Sales volume still at record low levels
What is interesting is the perception of real estate for those in their late 20s and 30s. These are the kids of the boomers and many are not buying the simple arguments from the past. Sure, in many cases it may make sense to buy. Incomes may be so high that housing is a trivial amount of what they spend. But for most, this is not the case and you see from the data that many purchases are coming from non-traditional sources. These are fickle groups and that is why sales are hitting multi-year lows:
I see people speculating about income for L.A. County. Why speculate for those living here? We can find this real data easily:
The median income for a household in L.A. County is $53,001. Is it any wonder why this is a big renting area? For current prices in prime areas, I would argue a household would need an income of $150,000+ a year. Only about 11 percent of current households meet this threshold. And how many of these households actually already own?
I think boomers feel that their kids value real estate in the same fashion. But they don’t. And why would they? One company working careers are gone. Benefits are getting radically chopped for younger workers. In the early 1980s something like 60 percent of all workers had a pension. Today it is around 10 percent. Young people also know that Social Security is not going to be as “great” as it is today when it comes to their retirement. You see these generational hits taking place in Japan as well where the older generation just doesn’t get the younger generation. This is common across time but with real estate, there is truly something different here across generations.

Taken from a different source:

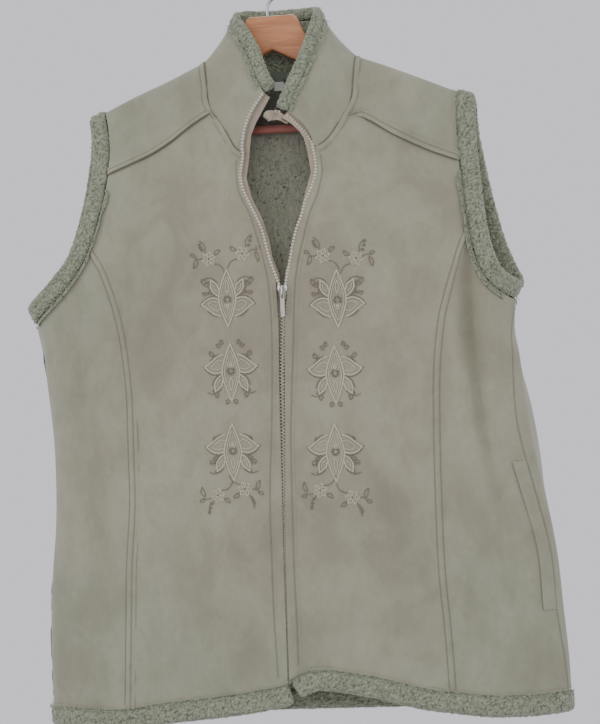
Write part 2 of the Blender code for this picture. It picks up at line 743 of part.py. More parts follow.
def block(name, centre, size, bevel=0.0, home=None):
    """A box in millimetres, with its edges rounded."""
    mesh = bpy.data.meshes.new(name)
    shaped = bmesh.new()
    bmesh.ops.create_cube(shaped, size=1.0)
    for vertex in shaped.verts:
        vertex.co = Vector(c + s * v for c, s, v in zip(centre, size, vertex.co)) * MM
    if bevel:
        bmesh.ops.bevel(
            shaped, geom=shaped.edges[:], offset=bevel * MM, segments=2, profile=0.6, affect="EDGES",
        )
    shaped.to_mesh(mesh)
    shaped.free()
    obj = bpy.data.objects.new(name, mesh)
    (home or parts).objects.link(obj)
    return obj


def rod(name, centre, radius, length, sides=20, home=None):
    """A cylinder along X, in millimetres."""
    mesh = bpy.data.meshes.new(name)
    shaped = bmesh.new()
    bmesh.ops.create_cone(
        shaped, cap_ends=True, segments=sides, radius1=radius * MM, radius2=radius * MM, depth=length * MM,
    )
    for vertex in shaped.verts:
        x, y, z = vertex.co
        vertex.co = Vector((z + centre[0] * MM, y + centre[1] * MM, -x + centre[2] * MM))
    shaped.to_mesh(mesh)
    shaped.free()
    obj = bpy.data.objects.new(name, mesh)
    (home or parts).objects.link(obj)
    return obj


SLIDER = {"x": 8.95, "z": -356.8, "face": -51.6, "width": 9.2, "height": 15.2}
AXIS = Vector((8.95, -54.0, -356.5))


def build_slider():
    """The slider's body with its bridge, and the pull tab whose round bar turns inside the bridge."""
    depth = 8.2
    middle = (SLIDER["x"], SLIDER["face"] + depth / 2, SLIDER["z"])
    body = block("zip_slider", middle, (SLIDER["width"], depth, SLIDER["height"]), 1.1)
    low = min(v.co.z for v in body.data.vertices)
    for vertex in body.data.vertices:
        if vertex.co.z < low + 3.5 * MM:
            vertex.co.x = mix(SLIDER["x"] * MM, vertex.co.x, 0.68)
    bridge = block("bridge", (AXIS.x, AXIS.y + 1.2, AXIS.z + 1.0), (2.2, 7.4, 6.8), 0.5, cutters)
    join_shape(body, bridge, "UNION")
    join_shape(body, rod("eye", tuple(AXIS), 1.15, 8.0, 16, cutters), "DIFFERENCE")
    body.data.materials.append(material("zip_slider_finish", (0.62, 0.62, 0.58), 0.35, 0.9))
    plate = block("zip_pull", (AXIS.x, AXIS.y, AXIS.z - 12.8), (4.3, 1.2, 25.6), 0.3)
    for vertex in plate.data.vertices:
        if vertex.co.z > (AXIS.z - 1.5) * MM:
            vertex.co.z = AXIS.z * MM
    window = block("window", (AXIS.x, AXIS.y, AXIS.z - 1.4), (2.9, 6.0, 9.2), 0.0, cutters)
    join_shape(plate, window, "DIFFERENCE")
    join_shape(plate, rod("bar", tuple(AXIS), 0.75, 4.1, 12, cutters), "UNION")
    plate.data.materials.append(material("zip_pull_finish", (0.62, 0.62, 0.58), 0.35, 0.9))


def build_label():
    """The blank tab sewn into the back neck."""
    outline = (
        (-4.5, -118), (13, -118), (13, -125.5), (9.6, -125.5), (9.6, -138.5), (-0.8, -138.5), (-0.8, -125.5),
        (-4.5, -125.5),
    )
    near, far = 6.9, 7.8
    points = [Vector((x, y, z)) for y in (near, far) for x, z in outline]
    count = len(outline)
    faces = [tuple(range(count)), tuple(range(2 * count - 1, count - 1, -1))]
    faces += [(k, (k + 1) % count, count + (k + 1) % count, count + k) for k in range(count)]
    put("neck_label", points, faces, (0.78, 0.77, 0.72), 0.8)


BAR = {"z": -180.4, "radius": 4.6, "end": 156.0}


def build_hanger():
    """A flat wooden hanger under the shoulder line, its trouser bar and its wire hook."""
    half = 5.8
    under = 2.2 + WALL
    top = [(x, SHOULDER.at(x, "z") - under) for x in (-172, -150, -125, -100, -86)]
    top += [(-x, z) for x, z in reversed(HANGER_TOP.rows[1:])]
    top += list(HANGER_TOP.rows[1:])
    top += [(x, SHOULDER.at(x, "z") - under) for x in (92, 108, 130, 155, 178)]
    low = [
        (182, -166), (180, -182), (172, -191), (158, -191), (149, -183), (140, -170), (110, -152), (60, -127),
        (0, -96.5), (-60, -127), (-108, -152), (-136, -170), (-145, -183), (-154, -191), (-166, -191),
        (-173, -182), (-175, -166),
    ]
    outline = top + low
    count = len(outline)
    points = [Vector((x, y, z)) for y in (-half, half) for x, z in outline]
    faces = [tuple(range(count)), tuple(range(2 * count - 1, count - 1, -1))]
    faces += [(k, (k + 1) % count, count + (k + 1) % count, count + k) for k in range(count)]
    wood = put("hanger_wood", points, faces, (0.48, 0.24, 0.13), 0.45)
    shaped = bmesh.new()
    shaped.from_mesh(wood.data)
    rims = [e for e in shaped.edges if abs(e.verts[0].co.y - e.verts[1].co.y) < 1e-6]
    bmesh.ops.bevel(shaped, geom=rims, offset=3.2 * MM, segments=2, profile=0.5, affect="EDGES")
    shaped.to_mesh(wood.data)
    shaped.free()
    bar_hole = rod("bar_hole", (2.0, 0, BAR["z"]), BAR["radius"] + 0.35, 2 * BAR["end"] + 1.2, 24, cutters)
    join_shape(wood, bar_hole, "DIFFERENCE")
    bar = rod("hanger_bar", (2.0, 0, BAR["z"]), BAR["radius"], 2 * BAR["end"], 20)
    bar.data.materials.append(material("hanger_bar_finish", (0.26, 0.08, 0.06), 0.45))
    wire = 1.75
    rise = bpy.data.meshes.new("hook_hole")
    shaped = bmesh.new()
    bmesh.ops.create_cone(
        shaped, cap_ends=True, segments=16, radius1=(wire + 0.35) * MM, radius2=(wire + 0.35) * MM, depth=30 * MM,
    )
    bmesh.ops.translate(shaped, verts=shaped.verts, vec=Vector((-4, 0, -62)) * MM)
    shaped.to_mesh(rise)
    shaped.free()
    hole = bpy.data.objects.new("hook_hole", rise)
    cutters.objects.link(hole)
    join_shape(wood, hole, "DIFFERENCE")
    turn = 19.0 + wire
    path = [(-4, -76.4), (-4, -62), (-4, -50), (-1.5, -44.2), (4.2, -40.3)]
    path += [
        (turn * math.cos(math.radians(a)), -19 + turn * math.sin(math.radians(a)))
        for a in (-56, -28, 0, 30, 60, 90, 120, 150, 180, 205)
    ]
    line = bpy.data.curves.new("hanger_hook", "CURVE")
    line.dimensions = "3D"
    line.resolution_u = 3
    line.bevel_depth = wire * MM
    line.bevel_resolution = 2
    line.use_fill_caps = True
    spline = line.splines.new("BEZIER")
    spline.bezier_points.add(len(path) - 1)
    for knot, (x, z) in zip(spline.bezier_points, path):
        knot.co = Vector((x, 0, z)) * MM
        knot.handle_left_type = knot.handle_right_type = "AUTO"
    hook = bpy.data.objects.new("hanger_hook", line)
    parts.objects.link(hook)
    line.materials.append(material("hanger_hook_finish", (0.55, 0.55, 0.55), 0.3, 1.0))


clear_scene()
parts = bpy.data.collections.new("gilet_on_hanger")
bpy.context.scene.collection.children.link(parts)
cutters = bpy.data.collections.new("cutters")
cutters.hide_render = True
bpy.context.scene.collection.children.link(cutters)
build_cloth()
build_slider()
build_label()
build_hanger()
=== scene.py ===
# A zip gilet of suede-faced fleece on its wooden hanger. Metres, front towards -Y, +Z up.
import json
import math
import random

import bmesh
import bpy
import numpy as np
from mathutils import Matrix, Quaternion, Vector
from mathutils.bvhtree import BVHTree

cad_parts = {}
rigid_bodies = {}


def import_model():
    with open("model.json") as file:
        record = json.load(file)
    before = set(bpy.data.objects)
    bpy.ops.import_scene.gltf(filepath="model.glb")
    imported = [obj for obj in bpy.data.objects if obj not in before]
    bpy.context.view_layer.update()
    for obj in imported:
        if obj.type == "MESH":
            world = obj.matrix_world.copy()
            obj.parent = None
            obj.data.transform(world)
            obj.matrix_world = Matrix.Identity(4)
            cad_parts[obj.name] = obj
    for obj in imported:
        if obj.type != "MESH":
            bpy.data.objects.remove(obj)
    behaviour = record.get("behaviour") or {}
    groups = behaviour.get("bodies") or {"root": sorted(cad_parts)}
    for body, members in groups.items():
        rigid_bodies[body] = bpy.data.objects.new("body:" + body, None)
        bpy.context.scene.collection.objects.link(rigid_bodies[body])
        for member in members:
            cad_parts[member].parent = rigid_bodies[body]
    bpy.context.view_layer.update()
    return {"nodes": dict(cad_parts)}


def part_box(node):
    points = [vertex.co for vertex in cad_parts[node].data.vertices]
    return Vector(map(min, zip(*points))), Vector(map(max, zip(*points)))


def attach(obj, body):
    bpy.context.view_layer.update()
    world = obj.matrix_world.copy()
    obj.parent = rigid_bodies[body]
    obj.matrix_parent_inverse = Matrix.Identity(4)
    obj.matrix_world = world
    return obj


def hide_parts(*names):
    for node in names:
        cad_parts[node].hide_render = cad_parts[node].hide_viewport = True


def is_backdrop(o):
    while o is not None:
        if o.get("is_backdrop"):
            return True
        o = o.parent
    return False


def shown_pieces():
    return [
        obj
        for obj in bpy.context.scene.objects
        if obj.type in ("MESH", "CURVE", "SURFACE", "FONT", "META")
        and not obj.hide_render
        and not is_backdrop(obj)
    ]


for old in list(bpy.data.objects):
    bpy.data.objects.remove(old)
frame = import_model()
body = "gilet"
print("frame loaded")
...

When people ask about buying today I always say they need to run the numbers but underlying their question is the desire to be part of the hot money crowd of California. You don’t want to miss out on the next Malibu or Newport Coast. Some areas that people mention as new enclaves of wealth are flat out comical. The one percent is not chasing properties in the South Bay short of Manhattan Beach and no, Garden Grove or Fountain Valley is not the next Irvine. I think the ridiculously low sales volume tells you something else is going on. Those buying today seem to be part of the fickle investor cohort and when prices stall or go negative year-over-year, let us see if things will continue. The Fed now seems to be on it for tapering and if you think they care about SoCal real estate you are incredibly mistaken.